When oppressive, despotic government denied them civil and religious
liberty, liberal Presbyterians in late 18th century Ulster began
to clamor for constitutional reform of their (Irish-based) British
parliament. Political questions, they contended, were ultimately
moral and religious concerns and Presbyterians saw it as their
duty to create a just society; the state needs be 'born again.'"
1791 saw the creation of the multi-denominational
United Irishmen. Its members initially merely sought political
and economic reforms, but within four years had begun arming
themselves and talking of liberation. They also revised their
oath to read:
"In
the awful presence of God, I do voluntarily declare that I will
persevere in endeavoring to form a Brotherhood of affection among
Irishmen of every religious persuasion.
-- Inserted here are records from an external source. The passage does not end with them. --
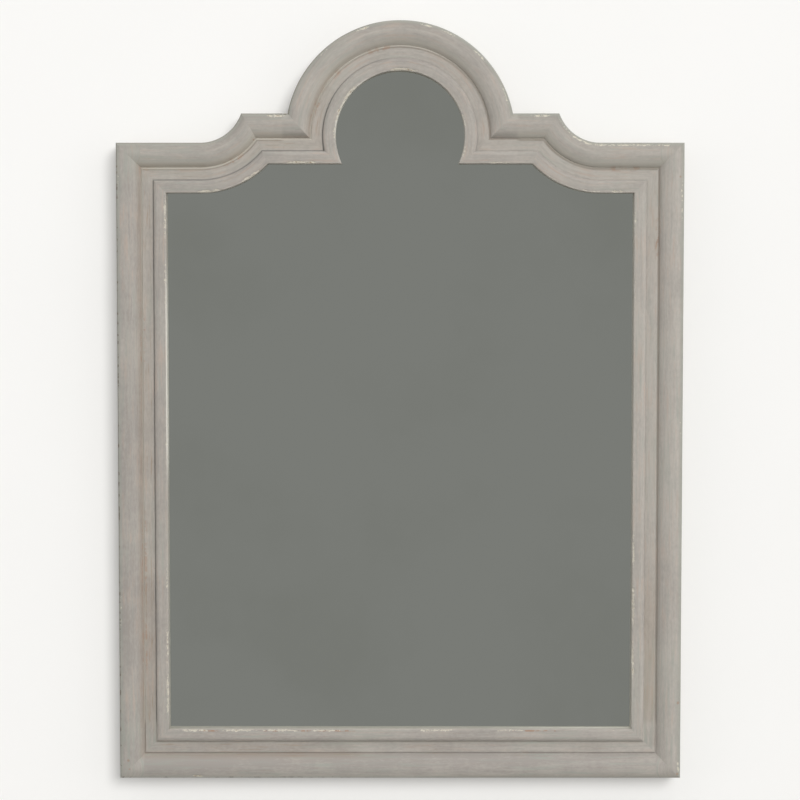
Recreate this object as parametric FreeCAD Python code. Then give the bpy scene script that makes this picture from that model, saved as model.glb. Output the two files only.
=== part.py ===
"""Overmantel mirror with an arched, shouldered frame of painted wood.

Millimetres. +X runs to the right as seen from the front, +Z up, and the front faces -Y.
The origin lies on the wall, midway between the hinge lines of the two rings that it hangs by.
Offsets are measured inwards from the frame's outer outline, and levels forwards from its back.
"""
import FreeCAD, Part
import math
import os
from FreeCAD import Vector

# Outline, seen from the front
frame_width = 900.0
shoulder_height = 1016.0
ledge_rise = 46.0
arch_centre_rise = 10.5
arch_radius_share = 0.202
cavetto_radius = 69.0
cavetto_offset_share = 0.352

# Moulding, from the outer edge inwards: a cushion, a low band and the sight band
frame_depth = 45.0
cushion_width = 40.5
low_band_width = 18.5
sight_band_width = 21.0
edge_roll_radius = 7.0
edge_roll_angle = 60.0
crown_radius = 23.0
quirk_width = 1.2
quirk_level = 32.8
low_band_level = 34.5
low_band_fall = 0.8
sight_band_level = 41.0
sight_band_fall = 1.0
sight_shoulder_width = 8.0
sight_shoulder_height = 5.2
arris_width = 1.0
sight_round_radius = 2.5
edge_roll_facets = 2
crown_facets = 2
inner_roll_facets = 3
sight_shoulder_facets = 2
sight_round_facets = 1

# Rebates behind the sight band
glass_level = 27.0
glass_cover = 8.0
glass_clearance = 2.0
glass_thickness = 4.0
board_thickness = 4.0
board_inset = 3.0
board_landing = 12.0
board_clearance = 1.0

# Loose tongues in the mitres
tongue_length = 36.0
tongue_width = 22.0
tongue_thickness = 4.0
tongue_offset = 30.0
tongue_level = 15.0
glue_gap = 0.1

# Beads and blocks that hold the glass
bead_width = 12.0
block_length = 46.0
block_clearance = 2.5
arch_block_angles = (32.0, 90.0, 148.0)

# Sprigs: flat pointed tabs that hold the backing board
sprig_length = 16.0
sprig_width = 6.0
sprig_thickness = 0.6
sprig_point = 4.0
sprig_cover = 8.0
sprig_gap = 0.05
sprig_margin = 70.0
stile_sprig_count = 5
rail_sprig_count = 4
arch_sprig_angles = (14.0, 62.0)

# Hangers: a folded strap, a ring that swings in it, and two screws
hanger_drop = 136.0
strap_width = 20.0
strap_thickness = 1.5
strap_length = 56.0
ring_wire_radius = 2.0
ring_radius = 15.0
ring_clearance = 0.1
strap_screw_radius = 2.0
strap_screw_length = 22.0
strap_screw_head_radius = 3.8
strap_screw_head_height = 2.5
strap_hole_clearance = 0.3
strap_screw_starts = (25.0, 44.0)
pilot_clearance = 0.05
ring_wire_sides = 8
ring_chords = 10

# Wall bumpers
bumper_height = 9.0
bumper_width = 18.0
bumper_face_width = 13.0
bumper_inset = 46.0

overrun = 6.0
mitre_steps = 8
straight_limit = 0.001

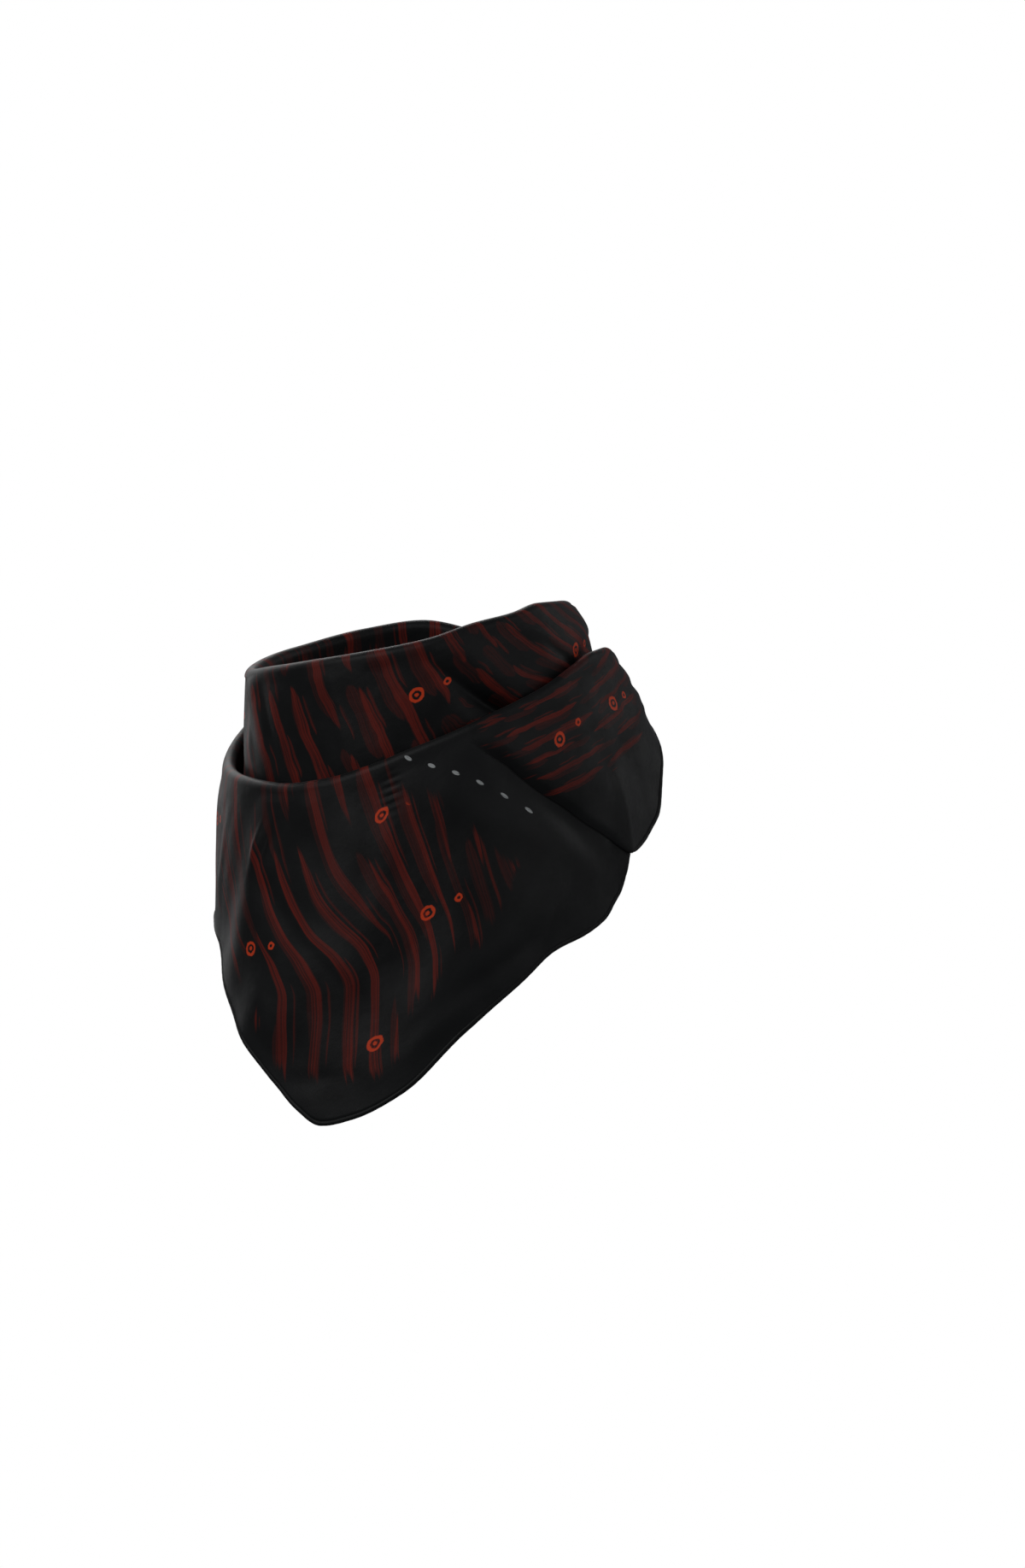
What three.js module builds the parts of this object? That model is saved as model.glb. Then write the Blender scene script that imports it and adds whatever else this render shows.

And that I will also
persevere in my endeavors to obtain an equal, full and adequate
representation of all the people of Ireland."
While many Presbyterians declined to support
or withdrew from the United Irishmen, the group was central to
the uprising of 1798. This largely Protestant revolt was a failure
and, with the exception a minor skirmish in Tipperary in 1848
and one at Chester Castle in 1867, there would not be another
Irish armed rebellion until the 20th century.
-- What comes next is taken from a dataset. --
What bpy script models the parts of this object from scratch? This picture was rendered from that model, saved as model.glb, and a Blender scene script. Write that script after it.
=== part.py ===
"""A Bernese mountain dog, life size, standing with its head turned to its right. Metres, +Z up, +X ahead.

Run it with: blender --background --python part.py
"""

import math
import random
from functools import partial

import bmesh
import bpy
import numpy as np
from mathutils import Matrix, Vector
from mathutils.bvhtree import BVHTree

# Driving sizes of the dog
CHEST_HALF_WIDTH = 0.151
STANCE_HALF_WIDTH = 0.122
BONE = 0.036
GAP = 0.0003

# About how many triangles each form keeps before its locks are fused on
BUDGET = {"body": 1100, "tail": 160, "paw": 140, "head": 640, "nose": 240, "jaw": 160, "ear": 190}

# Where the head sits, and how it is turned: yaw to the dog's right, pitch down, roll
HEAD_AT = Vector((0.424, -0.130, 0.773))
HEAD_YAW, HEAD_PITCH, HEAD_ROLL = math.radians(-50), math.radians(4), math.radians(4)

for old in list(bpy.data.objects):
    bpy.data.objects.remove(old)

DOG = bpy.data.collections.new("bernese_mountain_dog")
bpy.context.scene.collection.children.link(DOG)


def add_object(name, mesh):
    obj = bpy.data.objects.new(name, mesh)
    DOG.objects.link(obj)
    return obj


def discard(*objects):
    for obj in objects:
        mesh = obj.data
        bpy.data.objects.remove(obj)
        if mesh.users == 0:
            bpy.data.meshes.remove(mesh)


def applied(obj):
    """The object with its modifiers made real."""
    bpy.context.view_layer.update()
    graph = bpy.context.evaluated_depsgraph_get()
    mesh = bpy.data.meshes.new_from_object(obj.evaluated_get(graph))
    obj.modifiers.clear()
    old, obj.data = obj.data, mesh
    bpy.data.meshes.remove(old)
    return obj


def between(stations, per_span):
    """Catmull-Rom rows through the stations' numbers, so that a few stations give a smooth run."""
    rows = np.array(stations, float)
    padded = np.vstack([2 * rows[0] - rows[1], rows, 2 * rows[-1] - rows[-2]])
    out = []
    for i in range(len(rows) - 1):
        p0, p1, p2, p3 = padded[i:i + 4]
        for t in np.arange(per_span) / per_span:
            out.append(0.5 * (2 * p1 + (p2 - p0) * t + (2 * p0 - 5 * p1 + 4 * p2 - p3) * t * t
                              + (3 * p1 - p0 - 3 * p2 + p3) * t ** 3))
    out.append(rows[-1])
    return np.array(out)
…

Irish Protestant emigrants played a major
role in the American Revolution and the revolution in turn influenced
events in Ireland. For example, the first copy of the Declaration
of Independence to be printed outside of North America appeared
in the pages of the 'Belfast Newsletter.' A less direct influence
came when England was forced to rely on Irish volunteer companies
to defend Ireland because its regular troops were in America.
After the war, the 80,000-strong Volunteers pressed for political
reform.
Some Irish Protestants and Catholics joined
in support of the French revolution and in encouraging a French
invasion of Ireland on behalf of the Irish cause. The French
national assembly even promised military and financial support
for an uprising against the English.
Among the influences on Irish Protestants
were the writings of Tom Paine. His 'Rights of Man' was declared
"the Bible of Belfast.' 40,000 copies were sold in Ulster
and it was reprinted in four Irish newspapers.
Following the American revolution, Paine
encouraged similar uprisings in Europe, suggesting, "it
is not difficult to believe that the spring is begun".
Among pro-nationalist Protestants of the
time was Theobald Wolfe Tone, who wrote an early "Argument
on Behalf of the Catholics of Ireland." He also served as
secretary of the Catholic Committee. Tone, upon his capture in
1798, was refused a soldier's execution by gunshot and was sentenced
to be hung. He made an eloquent speech about the virtues of republicanism
in court and then returned to his cell where he cut his own throat.
Irish Protestant Thomas Addis Emmett, brother
of 1798 uprising leader Robert Emmett, was captured and condemned
but later won a reprieve. In 1804, a year after his brother was
hung, he emigrated to America. He became the highly regarded
attorney general of New York, well enough known nationally that
a New Orleans attorney said of him, "his name rings down
the valley of the Mississippi, and we hail his efforts with a
kind of local pride." Tom Paine liked him well enough to
leave him $200 in his will.
A 20th century Protestant fighter for the
Irish cause, Erskine Childers, was executed on charges of possessing
a small pistol after helping Eamon de Valera and other IRA members
lead a rebellion against the Irish free state government. His
son would become president of Ireland in the 1970s. Childers,
regarded as the father of the modern spy novel ("Riddle
of the Sands"), used his 50-foot ketch to smuggle arms to
the Irish rebels. In support of his execution, Winston Churchill
said, "no man has done more harm or done more genuine malice
or endeavored to bring a greater curse upon the common people
of Ireland than this strange being."
Although he would later become far more
conservative, Protestant poet WB Yeats as a young man was a member
of the Irish Republican Brotherhood. An 1899 police report called
him as "more or less revolutionary" and he wrote a
poem about the 1916 uprising:
Now
and in time to be,
Wherever the green is worn,
All changed, changed utterly;
A terrible beauty is born
Yeats said of Irish Protestants during a
1925 Senate debate on divorce, "We . . . are no petty people.
We are one of the great stocks of Europe. We are the people of
Burke; we are the people of Swift, the people of Emmet, the people
of Parnell. We have created most of the modern literature of
this country. We have created the best of its political intelligence."
History News Network -In several polls
and surveys conducted in the 1970s and 1980s, researchers discovered
what at first seemed an astonishing fact: a majority of Americans
who identify themselves as Irish also identify themselves as
Protestant. For a nation (and an ethnic group for that matter)
that had grown so accustomed to conflating Irishness with Catholicism,
this announcement was greeted with disbelief. Among some Irish
Catholics, the reaction was anger.
The explanation for the find is actually quite simple. Huge numbers
of Irish immigrants came to America in the colonial period (indeed,
30 percent of all immigrants from Europe arriving between 1700
and 1820 came from Ireland) and the great majority of them were
Presbyterians from Ulster. Of the many thousands of Catholics
who came in the 17th and 18th centuries, most appear to have
converted to some form of Protestantism.
The Protestant descendents of these early Irish arrivals have
been multiplying ever since. In contrast, the great migration
of Irish Catholics began only in the 1830s (during which time,
of course, many Protestant Irish continued to come). A poll conducted
by the National Opinion Research Center makes this point clear:
in the 1970s, only 41% of Irish Catholics were fourth generation
or more as compared to 83% of Irish Protestants.